I am reminded of the story about the atheist on a long hike up a mountainside who slips on gravel and falls off a steep cliff. About thirty feet down he is able to grab a branch hanging off the face of the cliffside and he’s dangling there by this thin branch. He looks down and its another 300 feet to the bottom. So the atheist screams out “Is anybody up there?” No answer. He screams again, “Please if anyone is up there, help me.” In a moment comes this reply, “This is God, let go of the branch.”
After a few moments of silence the man yells out, “Is anyone else up there?”
After a few moments of silence the man yells out, “Is anyone else up there?”
If communication with God happens only in our darkest moments, it might be kind of hard to trust the answers, if you think He’s giving you one. Harder yet to recognize His voice.
Prayer actually can be a frequent, daily, even a continuous conversation with God, if you will let it be so. And if you do, you’ll be pleased and happy with what He’ll do in your life.
Prayer allows us to have access to God through Jesus, His Son. Prayer is the most important activity in our lives. Believe me at the end of your life you want that communication line wide open for you. You don’t want to be that stranger He doesn’t know. And you do want to be able to trust Him if He says, “Let go of the branch.”
So what is Christian prayer? It is a conversation with God the Father, through His Son, Jesus, by the Holy Spirit. Let me give you some Bible verses that help explain what that means:
Matthew 6: v 6 – “… when you pray go into your room, close the door and pray to your Father who is unseen. Then your Father, who sees what is done in secret, will reward you.”
And Ephesians 2: 18 – “though Him (speaking now of Jesus) we both have access to the Father by one Spirit.”

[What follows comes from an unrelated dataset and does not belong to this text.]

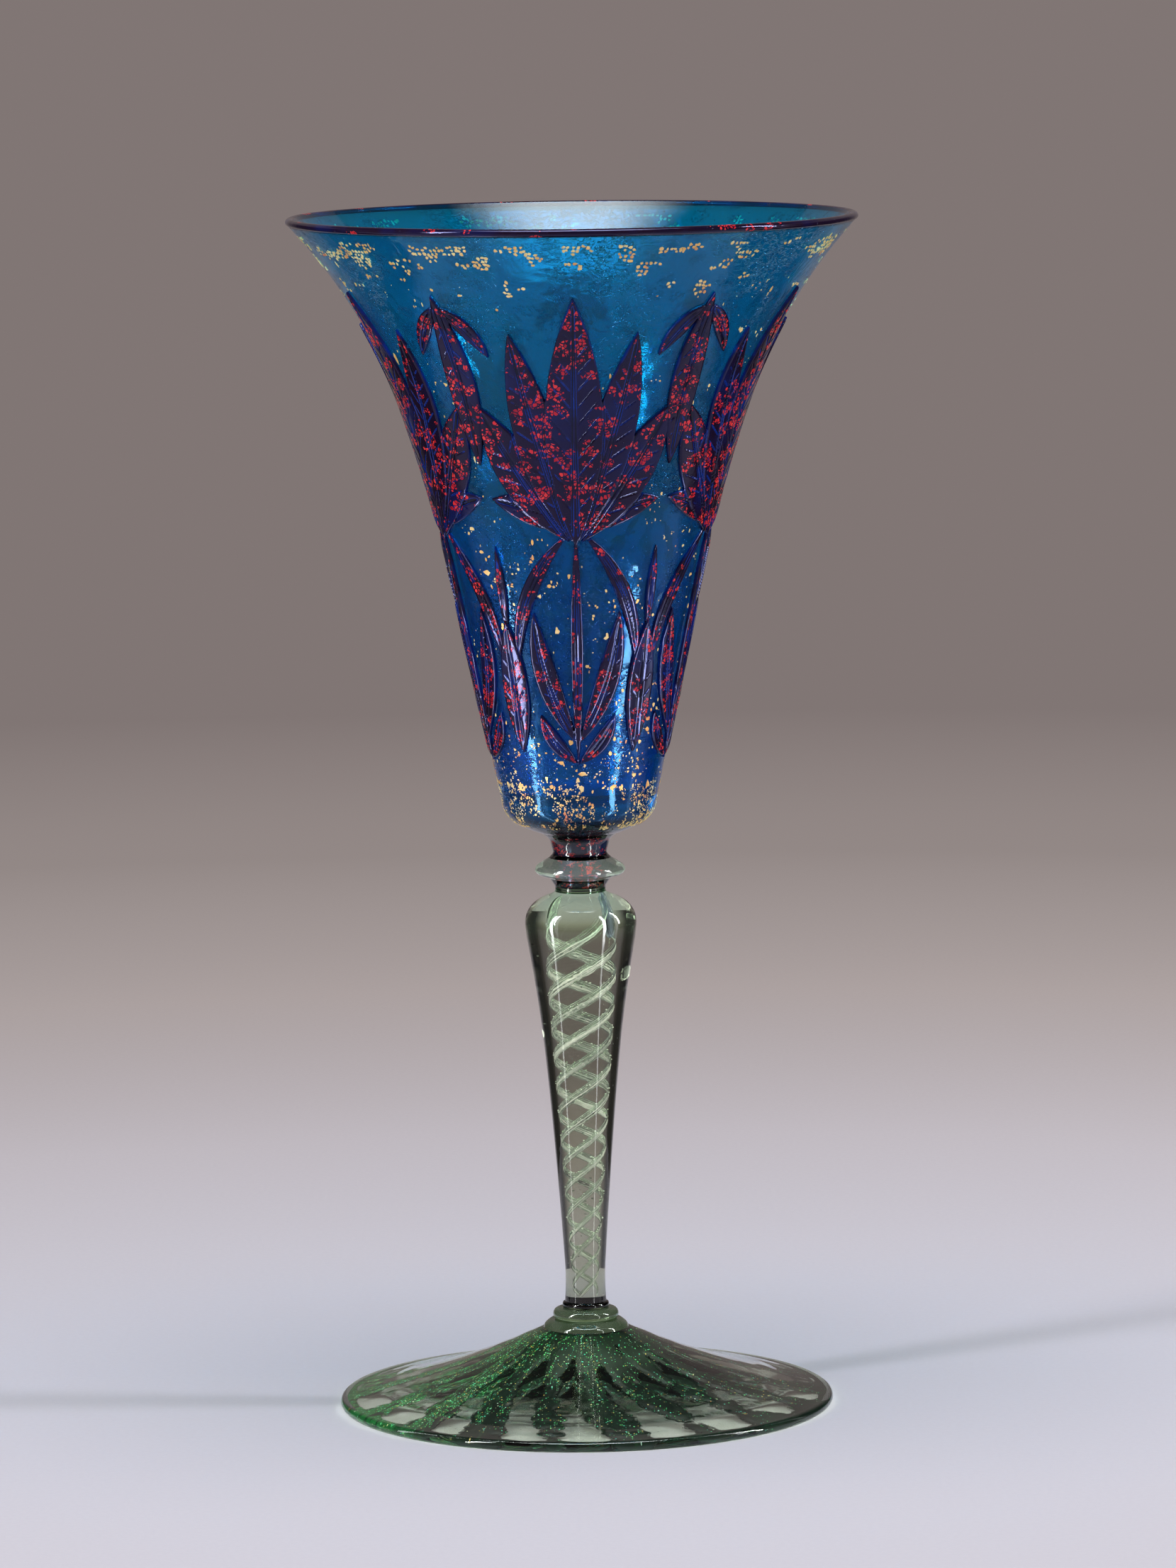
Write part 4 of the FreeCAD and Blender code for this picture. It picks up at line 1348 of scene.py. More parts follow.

Finally, Romans 8: 26 – “The Spirit helps us in our weakness. We do not know what we ought to pray for, but the Spirit himself intercedes for us … ”
You might say at this point, “Well if God is all powerful and all knowing, He knows what I need and what I want. I shouldn’t have to pray.” You are right, He does know what we need. So then why should we be spending time in prayer?
So Why Pray?
Another quick story: A few years ago I read the book “The Prayer of Jabez” and in that book the author, Bruce Wilkenson, goes into some depth about a little known man, Jabez, from 1 Chronicles in the Old Testament who prays to God this way:
The prayer is a simple one: "And Jabez called on the God of Israel saying, 'Oh, that You would bless me indeed, and enlarge my territory, that Your hand would be with me, and that You would keep me from evil, that I may not cause pain.' So God granted him what he requested."The point Dr. Wilkenson develops is that we should pray to help God expand HIS kingdom here on earth and that if that is your true motive, then God will indeed grant your prayers. That’s what Jabez did. So off I go saying the prayer of Jabez and my own versions of it. In earnest and with such passion that I decide that is the only thing I am ever going to pray for. Nothing about me, just for God to do His will through me for whatever that was worth to Him. Well, I sure did get lots of stuff to do around church … a lot of stuff to do. Good stuff usually.
I continued to pray this way almost exclusively with the exception of worship and requests for others, but never, ever, about me. Years went by. No requests to God for something only for me and what I needed. Just what God might find pleasing and for other people to be healed, or to get a job, or for other people’s safety or whatever. But not for Ned.
One of my brothers who I had told about this practice told me I was being disrespectful and disobedient to God. After some thought I realized he was right. God wants us to ask him for the things we need. Of course He knows what we need … and He wants us to have them (well sometimes He does). He also wants us to honor and submit to that power and actually ask. It’s a form of obedience to His will and His power over our lives.
So one reason we should pray is for the things we need and want. And if those things line-up with His will for us, then it will happen.
Another reason for prayer is that it develops that relationship I talked about earlier with God.
Another is to acknowledge that sovereignty He has over not only our lives, but the world itself. He did create it, its His to do with, ultimately, as He pleases. We were made to please and be pleasing to this sovereign God and having communication with Him is part of what He wants from us and with us. Imagine. You get to have a conversation with the Creator of the universe any time, any place you want … as often as you’d like. You can’t talk to the mayor of Prospect that much, even if you were married to him.
So then what would be the rewards, so to speak, of this conversation with God? Two things: Joy and peace.